Copy the data word for word, keeping every line.

***** Provided data

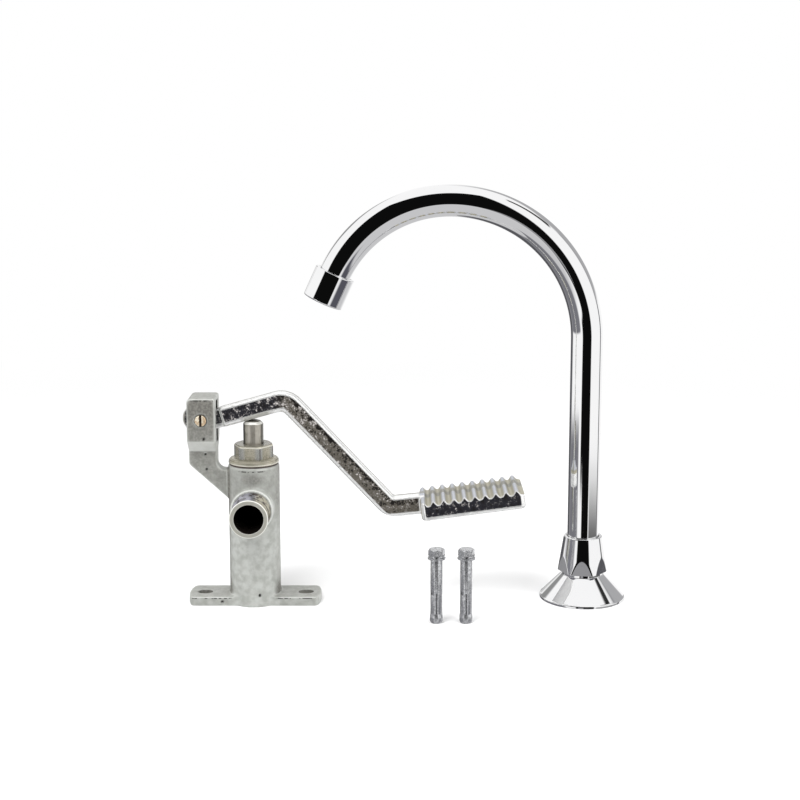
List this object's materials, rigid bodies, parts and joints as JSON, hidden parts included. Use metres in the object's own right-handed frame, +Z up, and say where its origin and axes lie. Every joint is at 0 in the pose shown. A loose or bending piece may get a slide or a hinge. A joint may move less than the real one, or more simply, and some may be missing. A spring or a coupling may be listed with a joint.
{
  "type": "foot pedal tap set",
  "caption": "Foot pedal tap set: cast pedal valve on a slotted foot plate, chrome swan-neck swivel spout on a round base, and loose sleeve anchors.",
  "frame": {"origin": "on the floor, on the axis of the valve barrel, midway between the foot plate's slots", "axes": "+X from the valve to the spout, +Z up, the valve's outlet points to -Y"},
  "size_m": [0.3099, 0.097, 0.2919],
  "materials": {
    "cast_body": "satin nickel on a casting",
    "cast_chrome": "chrome on a rough casting",
    "bright_chrome": "polished chrome",
    "nickel": "turned and nickelled",
    "brass": "turned brass",
    "fibre": "dark fibre",
    "rubber": "black rubber",
    "spring_steel": "drawn spring wire",
    "zinc_steel": "bright zinc",
    "screen_steel": "stainless sheet",
    "white_plastic": "moulded plastic"
  },
  "bodies": {
    "fixed": {"valve_body": "cast_body", "outlet_nipple": "bright_chrome", "inlet_nipple": "bright_chrome", "valve_seat": "brass", "gland_nut": "nickel", "gland_gasket": "fibre", "pivot_screw": "brass", "return_spring": "spring_steel", "bottom_plug": "brass", "plug_o_ring": "rubber", "base_flange": "bright_chrome", "base_gasket": "rubber", "cone_nut": "bright_chrome", "slip_washer": "white_plastic", "anchor_bolts": "zinc_steel", "anchor_spring_washers": "zinc_steel", "anchor_flat_washers": "zinc_steel", "anchor_sleeves": "zinc_steel", "anchor_cone_nuts": "zinc_steel"},
    "pedal": {"pedal_lever": "cast_chrome"},
    "plunger": {"plunger": "nickel", "plunger_o_rings": "rubber", "valve_stem": "brass", "disc_carrier": "brass", "valve_disc": "rubber", "disc_nut": "brass"},
    "spout": {"spout_tube": "bright_chrome", "tube_ferrule": "brass", "swivel_o_rings": "rubber", "nozzle_ferrule": "bright_chrome", "aerator_washer": "rubber", "aerator_screens": "screen_steel", "aerator_insert": "white_plastic", "aerator_shell": "bright_chrome"}
  },
  "joints": [
    {"name": "pedal_pivot", "type": "hinge", "parent": "fixed", "child": "pedal", "pos_m": [-0.0348, 0, 0.1317], "axis": [0, 1, 0], "range_deg": [0, 9.5]},
    {"name": "plunger_slide", "type": "slide", "parent": "fixed", "child": "plunger", "axis": [0, 0, 1], "range_m": [-0.0054, 0], "stiffness_N_per_m": 1500, "springref_m": 0.022, "deforming": ["return_spring"]},
    {"name": "spout_swivel", "type": "hinge", "parent": "fixed", "child": "spout", "pos_m": [0.2315, 0.008, 0.03], "axis": [0, 0, 1], "continuous": true}
  ],
  "couplings": [
    {"joint": "plunger_slide", "follows": "pedal_pivot", "m_per_rad": -0.0315}
  ]
}
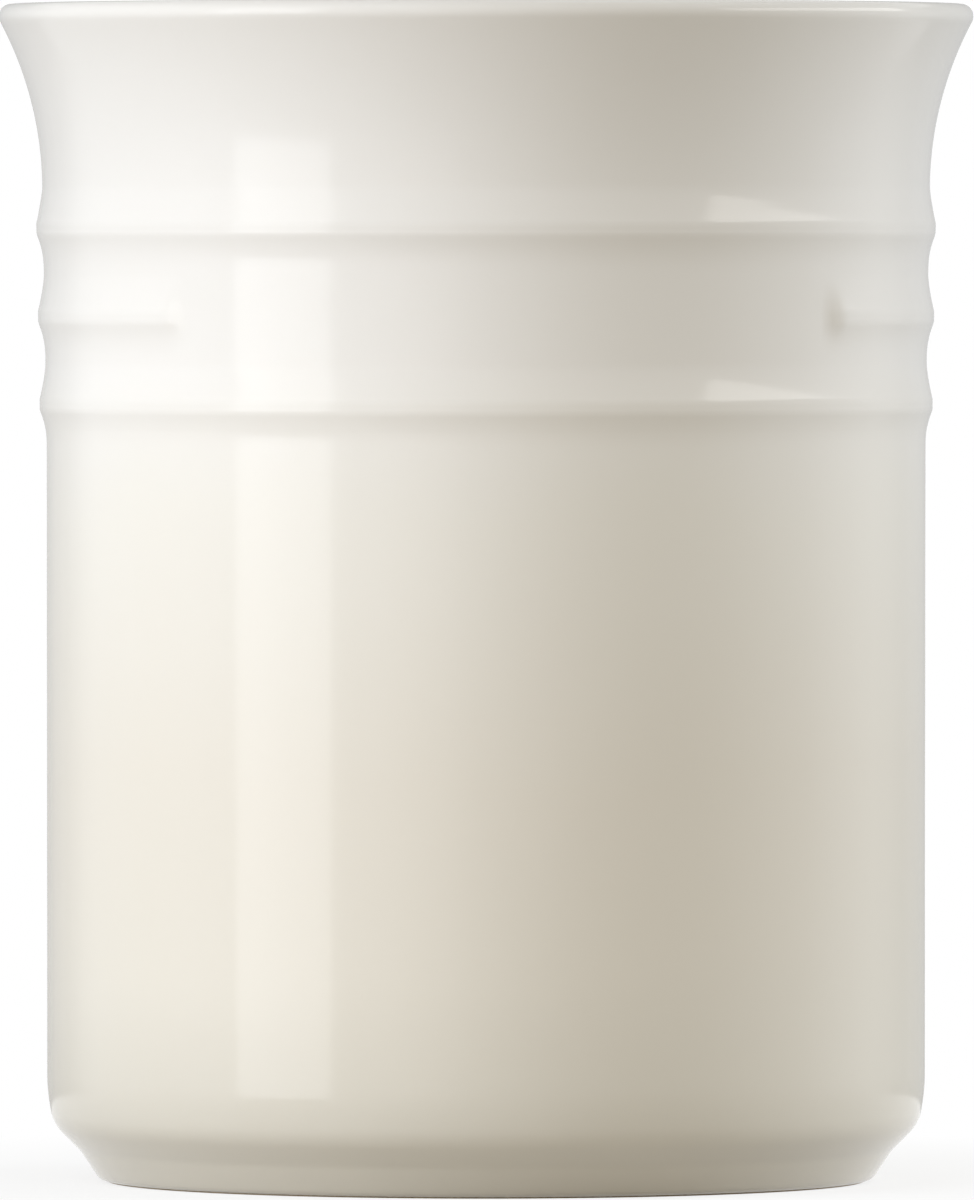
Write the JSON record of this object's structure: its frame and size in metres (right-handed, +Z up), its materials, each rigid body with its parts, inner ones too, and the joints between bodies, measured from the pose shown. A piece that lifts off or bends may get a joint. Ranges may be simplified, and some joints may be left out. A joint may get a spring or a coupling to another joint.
{
  "type": "utensil crock",
  "caption": "Straight-sided stoneware utensil crock with a flared lip, a ribbed collar, a chamfered foot and a cream glaze.",
  "frame": {"origin": "centre of the plane that the foot ring stands on", "axes": "+Z up along the crock's axis; -Y towards the bare panel that interrupts the middle rib, which is the front"},
  "size_m": [0.1244, 0.1244, 0.15],
  "materials": {
    "stoneware": "glossy opaque glaze on stoneware, near white above and warm cream towards the foot, with a bare foot ring",
    "inner_glaze": "glossy opaque near-white glaze",
    "base_glaze": "glossy wiped cream glaze"
  },
  "bodies": {
    "root": {"stoneware_body": "stoneware", "inner_glaze": "inner_glaze", "base_glaze": "base_glaze"}
  },
  "joints": []
}
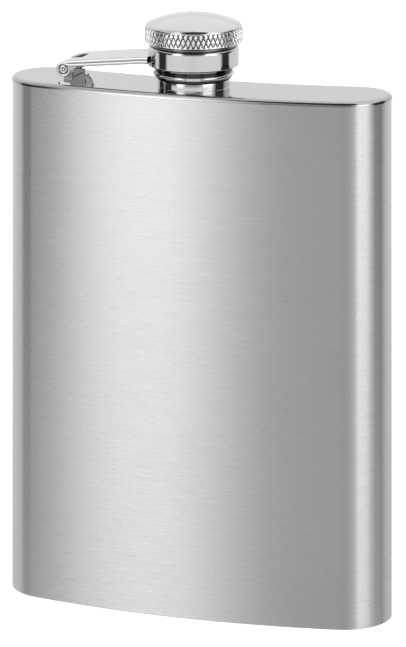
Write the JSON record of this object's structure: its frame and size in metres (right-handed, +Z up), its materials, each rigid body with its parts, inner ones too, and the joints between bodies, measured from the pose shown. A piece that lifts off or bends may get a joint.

**********

Exercise response:
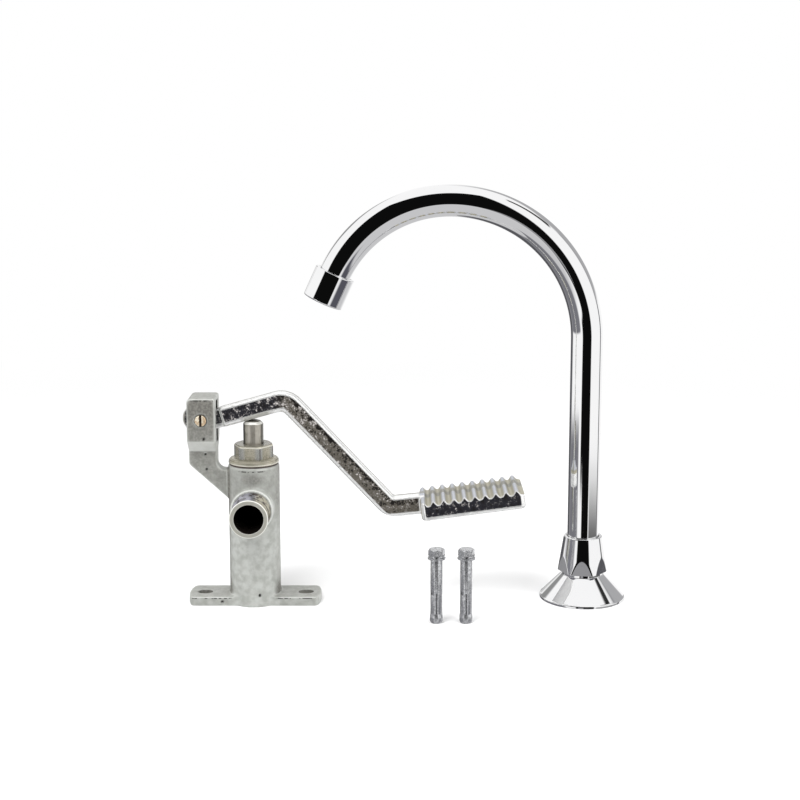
List this object's materials, rigid bodies, parts and joints as JSON, hidden parts included. Use metres in the object's own right-handed frame, +Z up, and say where its origin and axes lie. Every joint is at 0 in the pose shown. A loose or bending piece may get a slide or a hinge. A joint may move less than the real one, or more simply, and some may be missing. A spring or a coupling may be listed with a joint.
{
  "type": "foot pedal tap set",
  "caption": "Foot pedal tap set: cast pedal valve on a slotted foot plate, chrome swan-neck swivel spout on a round base, and loose sleeve anchors.",
  "frame": {"origin": "on the floor, on the axis of the valve barrel, midway between the foot plate's slots", "axes": "+X from the valve to the spout, +Z up, the valve's outlet points to -Y"},
  "size_m": [0.3099, 0.097, 0.2919],
  "materials": {
    "cast_body": "satin nickel on a casting",
    "cast_chrome": "chrome on a rough casting",
    "bright_chrome": "polished chrome",
    "nickel": "turned and nickelled",
    "brass": "turned brass",
    "fibre": "dark fibre",
    "rubber": "black rubber",
    "spring_steel": "drawn spring wire",
    "zinc_steel": "bright zinc",
    "screen_steel": "stainless sheet",
    "white_plastic": "moulded plastic"
  },
  "bodies": {
    "fixed": {"valve_body": "cast_body", "outlet_nipple": "bright_chrome", "inlet_nipple": "bright_chrome", "valve_seat": "brass", "gland_nut": "nickel", "gland_gasket": "fibre", "pivot_screw": "brass", "return_spring": "spring_steel", "bottom_plug": "brass", "plug_o_ring": "rubber", "base_flange": "bright_chrome", "base_gasket": "rubber", "cone_nut": "bright_chrome", "slip_washer": "white_plastic", "anchor_bolts": "zinc_steel", "anchor_spring_washers": "zinc_steel", "anchor_flat_washers": "zinc_steel", "anchor_sleeves": "zinc_steel", "anchor_cone_nuts": "zinc_steel"},
    "pedal": {"pedal_lever": "cast_chrome"},
    "plunger": {"plunger": "nickel", "plunger_o_rings": "rubber", "valve_stem": "brass", "disc_carrier": "brass", "valve_disc": "rubber", "disc_nut": "brass"},
    "spout": {"spout_tube": "bright_chrome", "tube_ferrule": "brass", "swivel_o_rings": "rubber", "nozzle_ferrule": "bright_chrome", "aerator_washer": "rubber", "aerator_screens": "screen_steel", "aerator_insert": "white_plastic", "aerator_shell": "bright_chrome"}
  },
  "joints": [
    {"name": "pedal_pivot", "type": "hinge", "parent": "fixed", "child": "pedal", "pos_m": [-0.0348, 0, 0.1317], "axis": [0, 1, 0], "range_deg": [0, 9.5]},
    {"name": "plunger_slide", "type": "slide", "parent": "fixed", "child": "plunger", "axis": [0, 0, 1], "range_m": [-0.0054, 0], "stiffness_N_per_m": 1500, "springref_m": 0.022, "deforming": ["return_spring"]},
    {"name": "spout_swivel", "type": "hinge", "parent": "fixed", "child": "spout", "pos_m": [0.2315, 0.008, 0.03], "axis": [0, 0, 1], "continuous": true}
  ],
  "couplings": [
    {"joint": "plunger_slide", "follows": "pedal_pivot", "m_per_rad": -0.0315}
  ]
}
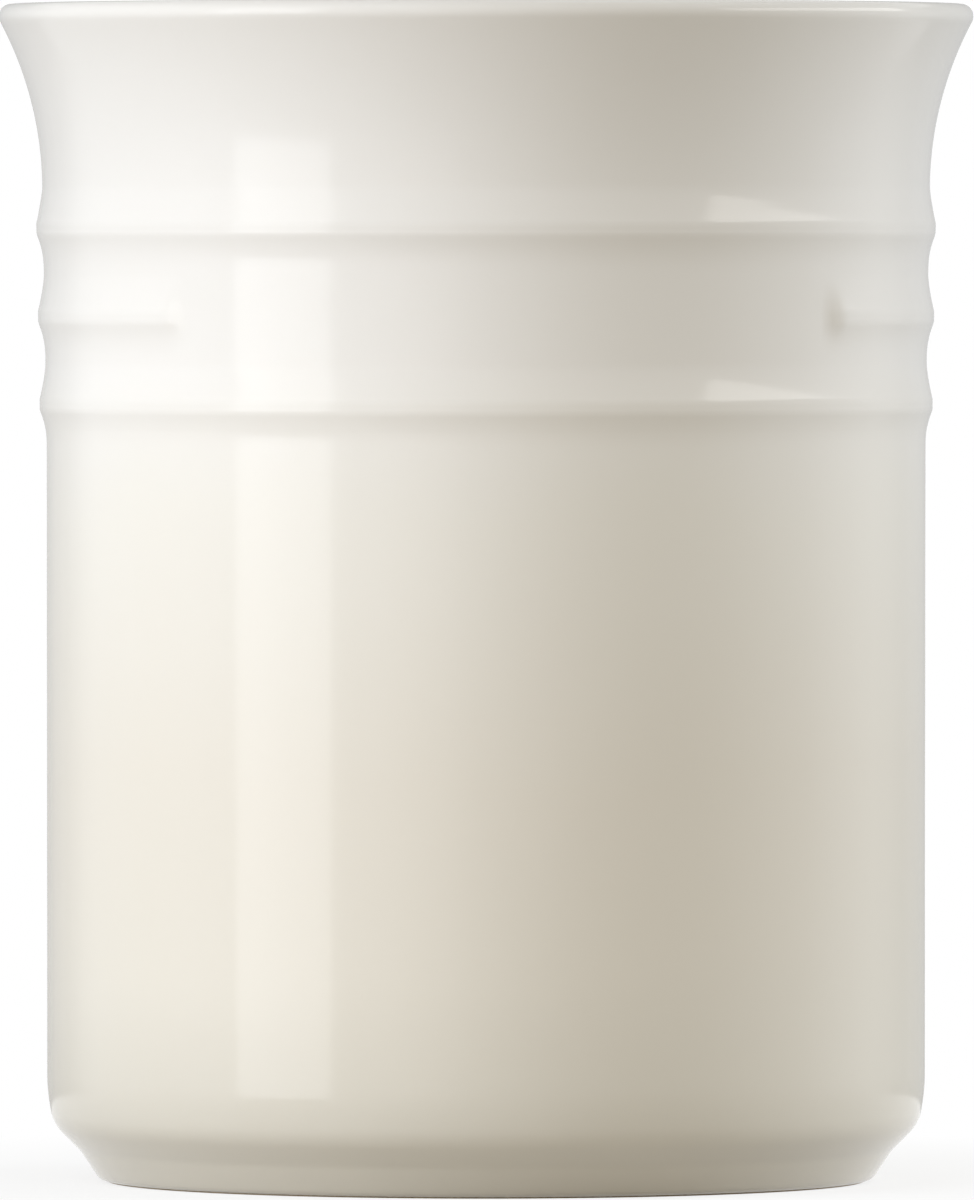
Write the JSON record of this object's structure: its frame and size in metres (right-handed, +Z up), its materials, each rigid body with its parts, inner ones too, and the joints between bodies, measured from the pose shown. A piece that lifts off or bends may get a joint. Ranges may be simplified, and some joints may be left out. A joint may get a spring or a coupling to another joint.
{
  "type": "utensil crock",
  "caption": "Straight-sided stoneware utensil crock with a flared lip, a ribbed collar, a chamfered foot and a cream glaze.",
  "frame": {"origin": "centre of the plane that the foot ring stands on", "axes": "+Z up along the crock's axis; -Y towards the bare panel that interrupts the middle rib, which is the front"},
  "size_m": [0.1244, 0.1244, 0.15],
  "materials": {
    "stoneware": "glossy opaque glaze on stoneware, near white above and warm cream towards the foot, with a bare foot ring",
    "inner_glaze": "glossy opaque near-white glaze",
    "base_glaze": "glossy wiped cream glaze"
  },
  "bodies": {
    "root": {"stoneware_body": "stoneware", "inner_glaze": "inner_glaze", "base_glaze": "base_glaze"}
  },
  "joints": []
}
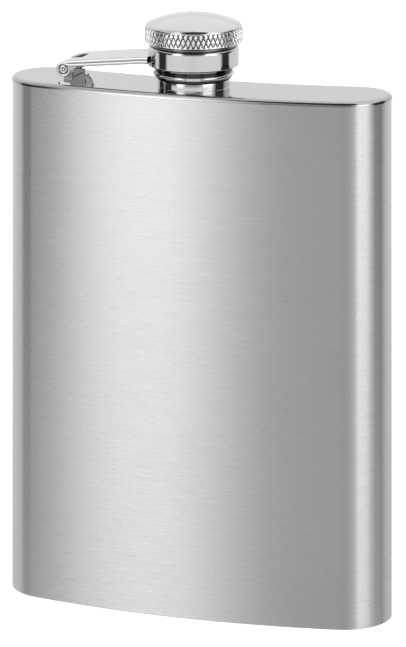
Write the JSON record of this object's structure: its frame and size in metres (right-handed, +Z up), its materials, each rigid body with its parts, inner ones too, and the joints between bodies, measured from the pose shown. A piece that lifts off or bends may get a joint.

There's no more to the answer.